→ **Task prompt**: Send back exactly the lines from the opening line of the records below through the one with "at the back.".

→ **Stored rows**:
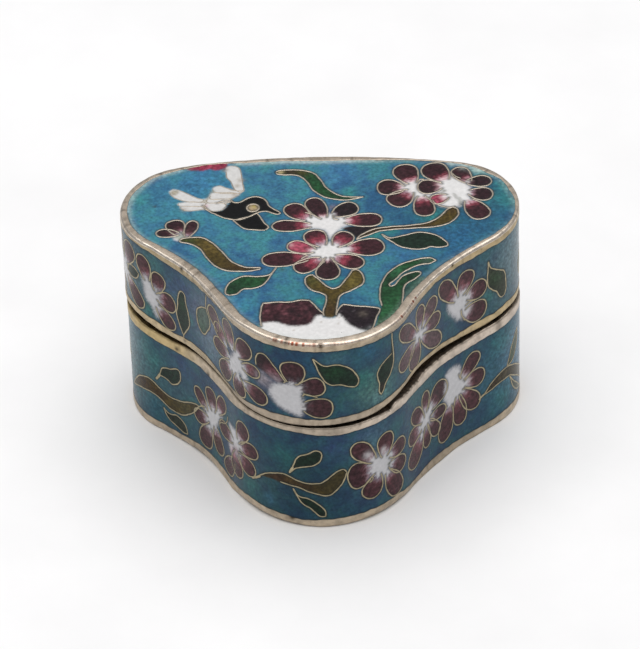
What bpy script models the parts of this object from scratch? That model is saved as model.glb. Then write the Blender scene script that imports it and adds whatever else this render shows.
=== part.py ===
"""Lidded cloisonne trinket box, rounded-triangle plan, lid lifted a little at the back.

Seven pieces: an enamelled copper base and lid, each hollow, three gilt brass rings along the
mouths and the foot, an L-shaped gilt strip around the lid's top corner, and the thin collar
that stands inside the base's mouth and keeps the lid in place.

Every piece is one section swept around the same plan outline. A section is a list of
(inset, height) pairs: how far inside the outline, and how high. Lengths below are in
millimetres; MM turns them into metres. The origin is at the middle of the bounding box's
bottom, +Y points to the back, +Z up.
"""
import bmesh
import bpy
import math
from mathutils import Matrix, Vector

MM = 0.001

# Plan outline: three lobes joined by arcs, symmetric about the YZ plane.
HALF_WIDTH = 31.0
FRONT_LOBE_Y = -7.70      # centre of the front lobe
FRONT_LOBE_R = 15.05
BACK_LOBE_Y = 10.50       # centres of the two back lobes
BACK_LOBE_R = 11.00
HOLLOW_R = 44.50          # the hollow front sides
BACK_R = 124.0            # the slightly bowed back
BACK_LOBE_X = HALF_WIDTH - BACK_LOBE_R

# Segments on each arc, chosen so that no flat is over about 2.6 mm long.
FRONT_SEGMENTS = 24
HOLLOW_SEGMENTS = 8
LOBE_SEGMENTS = 18
BACK_SEGMENTS = 16

# Heights, from the table up.
BASE_H = 20.0
FOOT_RIM_H = 1.4
MOUTH_RIM_H = 1.7         # ring on the base's mouth
LID_H = 16.1
LID_MOUTH_RIM_H = 1.5
TOP_RIM_SIDE_H = 1.5      # how far the lid's edge strip reaches down the side
TOP_RIM_WIDTH = 1.4       # and how far in over the top
TOP_RIM_SHEET = 0.6       # thickness of the strip
TOP_RIM_ROUND = 0.5       # radius of its outer corner

# Walls and clearances.
GAP = 0.3                 # left between pieces that touch
SINK = 0.1                # the enamel lies this far below the rims
BASE_WALL = 1.8
LID_WALL = 1.5
PLATE = 1.5               # thickness of the floor and of the lid's top
EDGE_ROUND = 0.3          # worn outer edges of the rings
COLLAR_SHEET = 0.6
COLLAR_RISE = 3.0         # above the base's mouth ring
COLLAR_DEPTH = 6.0        # below the top of the base's mouth ring

# The lid rests on the front of the base and is lifted at the back, a little more on the right.
LID_TILT = math.radians(1.75)
LID_ROLL = math.radians(-0.22)
LID_TURN = math.radians(0.6)

# In the right hollow the lid's mouth edge bends up, and its ring narrows there.
BEND_MIDDLE = (15.1, -11.4)
BEND_RISE = 1.6           # at the ring's lower edge
BEND_REACH = 8.6
BEND_FADE = 4.0           # height above the mouth where the bend would be gone

ENAMEL = ((0.05, 0.25, 0.34), 0.25, 0.0)
GILT = ((0.72, 0.56, 0.36), 0.35, 1.0)
TARNISHED = ((0.10, 0.06, 0.04), 0.6, 1.0)


def arc(centre, radius, start, end, segments, turn=1):
    """Points on a circle, from the bearing of one plan point towards that of another.

    turn is 1 for counterclockwise and -1 for clockwise. The last point is left out, because
    the next arc begins there.
    """
    first = math.atan2(start.y - centre.y, start.x - centre.x)
    last = math.atan2(end.y - centre.y, end.x - centre.x)
    step = turn * ((turn * (last - first)) % math.tau) / segments
    return [centre + radius * Vector((math.cos(first + k * step), math.sin(first + k * step)))
            for k in range(segments)]


def hollow_centre(front, lobe):
    """Centre of the circle outside the box that touches the front lobe and a back lobe."""
    span = lobe - front
    reach_front = HOLLOW_R + FRONT_LOBE_R
    reach_lobe = HOLLOW_R + BACK_LOBE_R
    along = (span.length_squared + reach_front ** 2 - reach_lobe ** 2) / (2 * span.length)
    across = math.sqrt(reach_front ** 2 - along ** 2)
    ahead = span.normalized()
    return front + along * ahead + across * Vector((ahead.y, -ahead.x))


def outline(inset):
    """Plan outline moved inwards by inset, counterclockwise from the middle of the front.

    The arcs' centres stay where they are, so an inset shrinks the radii of the lobes and the
    back, and grows the radius of the hollows.
    """
    front = Vector((0.0, FRONT_LOBE_Y))
    lobe = Vector((BACK_LOBE_X, BACK_LOBE_Y))
    hollow = hollow_centre(front, lobe)
    drop = math.sqrt((BACK_R - BACK_LOBE_R) ** 2 - BACK_LOBE_X ** 2)
    back = Vector((0.0, BACK_LOBE_Y - drop))
    forward = Vector((0.0, -1.0))

    right = arc(front, FRONT_LOBE_R - inset, front + forward, hollow, FRONT_SEGMENTS // 2)
    right += arc(hollow, HOLLOW_R + inset, front, lobe, HOLLOW_SEGMENTS, turn=-1)
    right += arc(lobe, BACK_LOBE_R - inset, hollow, 2 * lobe - back, LOBE_SEGMENTS)
    right += arc(back, BACK_R - inset, lobe, back - forward, BACK_SEGMENTS // 2)
    middle_back = back - forward * (BACK_R - inset)
    left = [Vector((-point.x, point.y)) for point in reversed(right[1:])]
    return right + [middle_back] + left


def level(point, height):
    """The height itself: most pieces run level around the box."""
    return height


def bent_mouth(point, height):
    """Height of the lid's lower edges: raised near the right hollow's middle, less higher up."""
    if height > LID_MOUTH_RIM_H + GAP:
        return height
    away = (point - Vector(BEND_MIDDLE)).length / BEND_REACH
    fade = 1 - min(height, LID_MOUTH_RIM_H) / BEND_FADE
    return height + BEND_RISE * fade * math.exp(-away ** 2)


def rounded_ring(width, bottom, top, radius):
    """Section of a flat ring whose two outer edges are worn round."""
    section = []
    for centre_z, first in ((bottom + radius, -math.pi / 2), (top - radius, 0.0)):
        for k in range(3):
            angle = first + k * math.pi / 4
            section.append((radius - radius * math.cos(angle), centre_z + radius * math.sin(angle)))
    return section + [(width, top), (width, bottom)]


def carried(mesh, section, course):
    """Each corner of the section carried around; course gives its height at a plan point."""
    return [[mesh.verts.new((p.x * MM, p.y * MM, course(p, z) * MM)) for p in outline(inset)]
            for inset, z in section]


def swept_ring(name, section, course=level):
    """Closed ring: the closed section carried once around the outline."""
    mesh = bmesh.new()
    loops = carried(mesh, section, course)
    join_loops(mesh, loops + [loops[0]])
    return finish(name, mesh)


def swept_shell(name, section, course=level):
    """Hollow shell: an open section carried around, closed by a plate at each end."""
    mesh = bmesh.new()
    loops = carried(mesh, section, course)
    join_loops(mesh, loops)
    mesh.faces.new(loops[0])
    mesh.faces.new(loops[-1])
    return finish(name, mesh)


def join_loops(mesh, loops):
    """Fill the strip between each loop and the next."""
    for lower, upper in zip(loops, loops[1:]):
        for k in range(len(lower)):
            n = (k + 1) % len(lower)
            mesh.faces.new((lower[k], lower[n], upper[n], upper[k]))


def finish(name, mesh):
    """Turn the bmesh into a scene object with outward faces and smooth shading."""
    bmesh.ops.recalc_face_normals(mesh, faces=mesh.faces)
    data = bpy.data.meshes.new(name)
    mesh.to_mesh(data)
    mesh.free()
    data.shade_smooth()
    data.set_sharp_from_angle(angle=math.radians(35))
    item = bpy.data.objects.new(name, data)
    bpy.context.scene.collection.objects.link(item)
    return item


def paint(item, look):
    """Give the piece its own Principled material."""
    colour, roughness, metallic = look
    material = bpy.data.materials.new(item.name)
    material.use_nodes = True
    shader = material.node_tree.nodes["Principled BSDF"]
    shader.inputs["Base Color"].default_value = (*colour, 1.0)
    shader.inputs["Roughness"].default_value = roughness
    shader.inputs["Metallic"].default_value = metallic
    item.data.materials.append(material)


def base_pieces():
    """Foot ring, hollow body, mouth ring and inner collar."""
    wall_bottom = FOOT_RIM_H + GAP
    wall_top = BASE_H - MOUTH_RIM_H - GAP
    floor_top = wall_bottom + PLATE
    collar_out = BASE_WALL + GAP
    collar_in = collar_out + COLLAR_SHEET

    foot = swept_ring("base_foot_rim", rounded_ring(BASE_WALL, 0.0, FOOT_RIM_H, EDGE_ROUND))
    body = swept_shell("base_body", [(SINK, wall_bottom), (SINK, wall_top),
                                     (BASE_WALL, wall_top), (BASE_WALL, floor_top)])
    mouth = swept_ring("base_mouth_rim",
                       rounded_ring(BASE_WALL, BASE_H - MOUTH_RIM_H, BASE_H, EDGE_ROUND))
    collar = swept_ring("base_collar", [(collar_out, BASE_H - COLLAR_DEPTH),
                                        (collar_out, BASE_H + COLLAR_RISE),
                                        (collar_in, BASE_H + COLLAR_RISE),
                                        (collar_in, BASE_H - COLLAR_DEPTH)])
    return {foot: GILT, body: ENAMEL, mouth: GILT, collar: TARNISHED}


def lid_pieces():
    """Mouth ring, hollow body and top edge strip, with the mouth at height zero."""
    wall_bottom = LID_MOUTH_RIM_H + GAP
    shoulder = LID_H - TOP_RIM_SIDE_H - GAP
    step_inset = TOP_RIM_SHEET + GAP
    step_top = LID_H - TOP_RIM_SHEET - GAP
    plate_inset = TOP_RIM_WIDTH + GAP
    plate_top = LID_H - SINK

    mouth = swept_ring("lid_mouth_rim", rounded_ring(LID_WALL, 0.0, LID_MOUTH_RIM_H, EDGE_ROUND),
                       bent_mouth)
    body = swept_shell("lid_body", [(plate_inset, plate_top), (plate_inset, step_top),
                                    (step_inset, step_top), (step_inset, shoulder),
                                    (SINK, shoulder), (SINK, wall_bottom),
                                    (LID_WALL, wall_bottom), (LID_WALL, plate_top - PLATE)],
                       bent_mouth)
    side_bottom = LID_H - TOP_RIM_SIDE_H
    corner = [(TOP_RIM_ROUND - TOP_RIM_ROUND * math.cos(k * math.pi / 6),
               LID_H - TOP_RIM_ROUND + TOP_RIM_ROUND * math.sin(k * math.pi / 6))
              for k in range(4)]
    top = swept_ring("lid_top_rim", [(0.0, side_bottom)] + corner
                     + [(TOP_RIM_WIDTH, LID_H), (TOP_RIM_WIDTH, LID_H - TOP_RIM_SHEET),
                        (TOP_RIM_SHEET, LID_H - TOP_RIM_SHEET), (TOP_RIM_SHEET, side_bottom)])
    return {mouth: GILT, body: ENAMEL, top: GILT}


def seat_lid(pieces):
    """Set the lid on the base: a hair's gap at the front, higher at the back and the right."""
    front = Vector((0.0, FRONT_LOBE_Y - FRONT_LOBE_R, 0.0)) * MM
    seat = front + Vector((0.0, 0.0, BASE_H + GAP)) * MM
    tilt = Matrix.Rotation(LID_TILT, 4, "X")
    roll = Matrix.Rotation(LID_ROLL, 4, "Y")
    turn = Matrix.Rotation(LID_TURN, 4, "Z")
    pose = Matrix.Translation(seat) @ tilt @ roll @ Matrix.Translation(-front) @ turn
    for piece in pieces:
        piece.matrix_world = pose


def build():
    for item in list(bpy.data.objects):
        bpy.data.objects.remove(item, do_unlink=True)
    base = base_pieces()
    lid = lid_pieces()
    seat_lid(lid)
    for piece, look in {**base, **lid}.items():
        paint(piece, look)


build()
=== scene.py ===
# %% [markdown]
# # A lidded cloisonne box, dressed in Blender
#
# The CAD model gives the box its sizes: a hollow base, a hollow lid that sits a little askew on
# it, gilt rings along every edge, and a thin collar in the base's mouth. This lesson adds what
# a hand would add afterwards: the glassy enamel skins with their picture, the bent wires that
# fence the colours in, and the worn gilding.

import bpy
import numpy as np
from mathutils import Matrix, Vector


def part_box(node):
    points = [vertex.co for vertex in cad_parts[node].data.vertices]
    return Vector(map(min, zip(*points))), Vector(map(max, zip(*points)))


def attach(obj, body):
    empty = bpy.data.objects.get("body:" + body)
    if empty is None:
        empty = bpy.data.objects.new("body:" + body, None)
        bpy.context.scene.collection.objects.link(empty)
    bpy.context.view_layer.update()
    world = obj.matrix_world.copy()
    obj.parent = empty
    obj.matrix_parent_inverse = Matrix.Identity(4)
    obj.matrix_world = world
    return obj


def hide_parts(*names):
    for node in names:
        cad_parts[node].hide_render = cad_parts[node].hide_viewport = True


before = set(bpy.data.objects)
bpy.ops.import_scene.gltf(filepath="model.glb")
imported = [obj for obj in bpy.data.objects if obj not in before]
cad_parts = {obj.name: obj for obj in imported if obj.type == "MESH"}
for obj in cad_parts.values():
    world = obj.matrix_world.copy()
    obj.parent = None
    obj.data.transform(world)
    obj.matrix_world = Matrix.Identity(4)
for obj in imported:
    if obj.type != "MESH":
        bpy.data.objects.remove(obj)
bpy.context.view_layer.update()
print("CAD nodes:", sorted(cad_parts))

# %% [markdown]
# ## Sizes
#
# Everything is drawn in millimetres and turned into metres when a mesh is made. The heights of
# the base are read from the CAD nodes. The lid is tilted, so its own heights are kept here as
# the drawing gives them, and the seat below puts it where the CAD lid is.

# %% Sizes in millimetres
MM = 0.001


def cad_heights(node):
    """Lowest and highest point of a CAD node, in millimetres."""
    low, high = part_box(node)
    return low.z / MM, high.z / MM


FOOT_LOW, FOOT_HIGH = cad_heights("base_foot_rim")
MOUTH_LOW, BASE_H = cad_heights("base_mouth_rim")
FLOOR_LOW = cad_heights("base_body")[0]
PLATE = 1.5               # floor of the base, top of the lid
BASE_WALL = 1.8
LID_WALL = 1.5
LID_H = 16.1              # from the lid's mouth to its top
LID_MOUTH_HIGH = 1.35     # visible height of the ring along the lid's mouth
EDGE_SHEET = 0.6          # thickness of the strip over the lid's edge
SKIN_INSET = 0.05         # the enamel lies this far behind the metal
SKIN_THICK = 0.24
TUCK = 0.2                # the enamel runs this far under the metal
SHELL_INSET = 0.33        # the copper's outer face, just behind the glass
GAP = 0.3                 # left between lid and base at the front
print("base height", round(BASE_H, 2), "mm; foot ring", round(FOOT_HIGH, 2), "mm")

# %% [markdown]
# ## The plan outline
#
# Seen from above the box is a triangle of three round lobes: two at the back, one in front, and
# the two front sides are hollow. A coppersmith bends such a strip round formers, so every part
# of it is an arc. The outline is one function of the distance walked round it, and every wall,
# ring and skin is a section carried along this walk. Distance 0 is the middle of the front,
# and it grows towards the right.

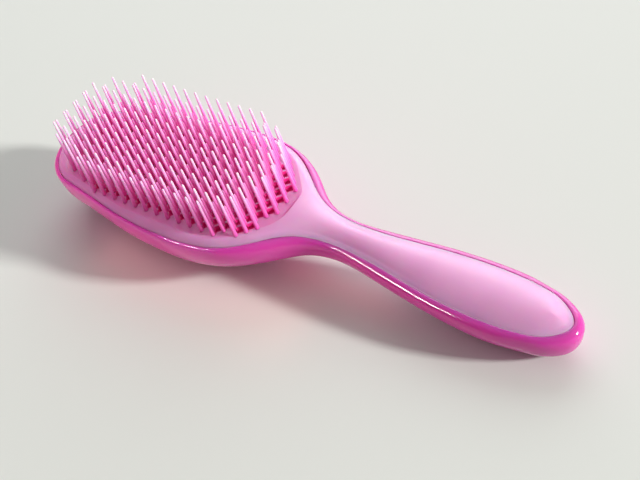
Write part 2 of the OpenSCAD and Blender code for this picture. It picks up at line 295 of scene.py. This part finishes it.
# The roots stand on every second crossing of a lattice of columns and rows.
same_row = 0.1e-3
across = sorted(r.y for r in roots)
rows = across[:1] + [b for a, b in zip(across, across[1:]) if b - a > same_row]
row_step = (rows[-1] - rows[0]) / (len(rows) - 1)
middle_row = sorted(r.x for r in roots if abs(r.y - rows[len(rows) // 2]) < same_row)
column_step = min(b - a for a, b in zip(middle_row, middle_row[1:])) / 2
first_column = min(r.x for r in roots)
crossings = {(round((r.x - first_column) / column_step), round((r.y - rows[0]) / row_step)) for r in roots}


def crossing(column, row, height):
    return Vector((first_column + column * column_step, rows[0] + row * row_step, height))


# The tooth field lies in a shallow dish with a soft wall. Each ring of its core keeps a set reach from the
# outer teeth, at a height over their roots: (reach, height). The core is split along the lattice, so that no
# face of the dish surrounds a pocket.
dish_profile = [(4.7e-3, 3e-3), (4.5e-3, 1.2e-3), (4.0e-3, 0.75e-3), (3.5e-3, 0.36e-3), (3.1e-3, 0.15e-3),
                (2.7e-3, 0.03e-3), (2.2e-3, 0)]
dish_sides = 20


def dish_core():
    bm = bmesh.new()
    below = []
    for reach, height in dish_profile:
        spokes = [Vector((math.cos(a), math.sin(a))) * reach
                  for a in (2 * math.pi * k / dish_sides for k in range(dish_sides))]
        points = [r.to_2d() + spoke for r in roots for spoke in spokes]
        hull = [points[i] for i in convex_hull_2d(points)]
        ring = bmesh.ops.create_circle(bm, segments=len(hull), radius=1.0)["verts"]
        for v, p in zip(ring, hull):
            v.co = (p.x, p.y, root_height + height)
        edges = list(dict.fromkeys(e for v in ring for e in v.link_edges))
        if below:
            bmesh.ops.bridge_loops(bm, edges=below + edges)
        else:
            bmesh.ops.contextual_create(bm, geom=ring)
        below = edges
    bmesh.ops.contextual_create(bm, geom=ring)
    bmesh.ops.recalc_face_normals(bm, faces=bm.faces)
    cuts = [(crossing(c, 0, 0), (1, 0, 0)) for c in {c for c, r in crossings}]
    cuts += [(crossing(0, r, 0), (0, 1, 0)) for r in {r for c, r in crossings}]
    for place, normal in cuts:
        everything = bm.verts[:] + bm.edges[:] + bm.faces[:]
        bmesh.ops.bisect_plane(bm, geom=everything, plane_co=place, plane_no=normal)
    return bm


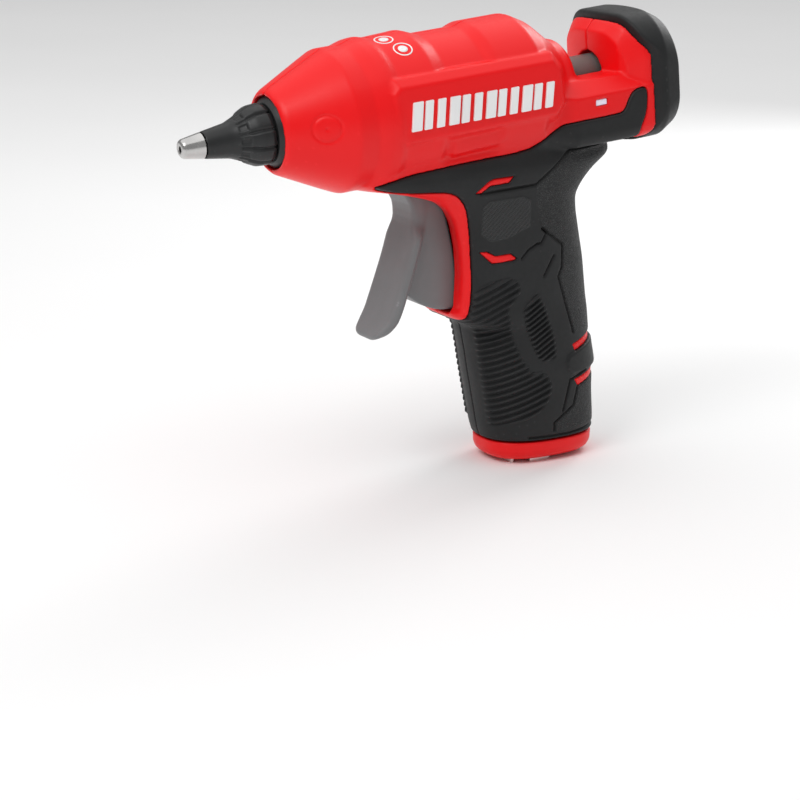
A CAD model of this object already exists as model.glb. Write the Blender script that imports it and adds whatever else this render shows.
"""The looks of a hot-melt glue gun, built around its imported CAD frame.

The moulded parts are drawn as distance fields on a grid of sample points and meshed from them,
so that their fillets, ribs and grooves are real geometry. Lengths are in millimetres until a
mesh is made, and the finished pieces are in metres like the frame.
"""
import functools
import math

import bmesh
import bpy
import numpy as np
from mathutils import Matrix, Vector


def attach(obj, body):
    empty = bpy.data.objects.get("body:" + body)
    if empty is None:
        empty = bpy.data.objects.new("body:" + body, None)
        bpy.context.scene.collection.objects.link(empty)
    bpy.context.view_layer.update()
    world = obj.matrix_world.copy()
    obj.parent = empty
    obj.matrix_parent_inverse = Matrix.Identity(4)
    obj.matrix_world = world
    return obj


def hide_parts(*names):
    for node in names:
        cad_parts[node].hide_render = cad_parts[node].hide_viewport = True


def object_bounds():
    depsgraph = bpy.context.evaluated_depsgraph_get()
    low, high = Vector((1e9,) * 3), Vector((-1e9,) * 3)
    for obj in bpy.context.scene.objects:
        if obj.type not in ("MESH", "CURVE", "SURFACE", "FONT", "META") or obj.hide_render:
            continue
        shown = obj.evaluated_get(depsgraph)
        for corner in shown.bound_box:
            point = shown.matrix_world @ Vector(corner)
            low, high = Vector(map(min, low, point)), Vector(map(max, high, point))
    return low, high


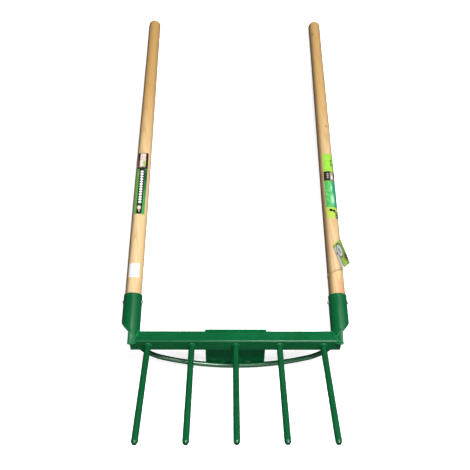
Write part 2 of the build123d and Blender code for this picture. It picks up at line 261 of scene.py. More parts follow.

→ **Written response**:
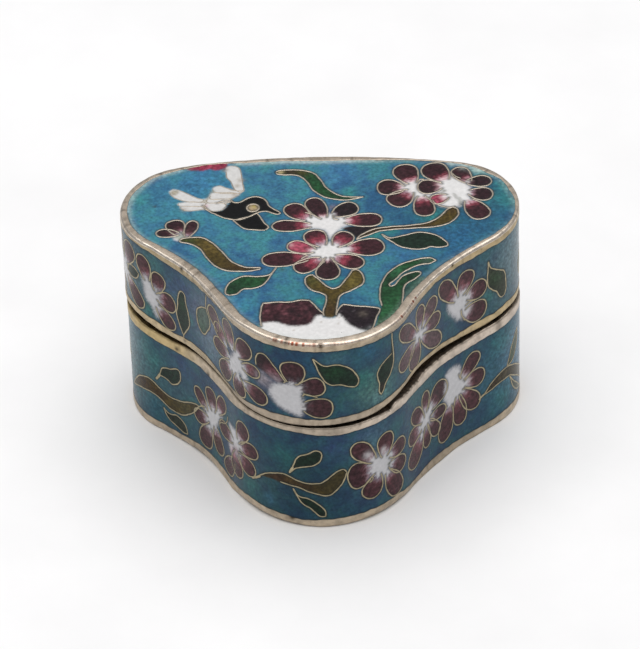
What bpy script models the parts of this object from scratch? That model is saved as model.glb. Then write the Blender scene script that imports it and adds whatever else this render shows.
=== part.py ===
"""Lidded cloisonne trinket box, rounded-triangle plan, lid lifted a little at the back.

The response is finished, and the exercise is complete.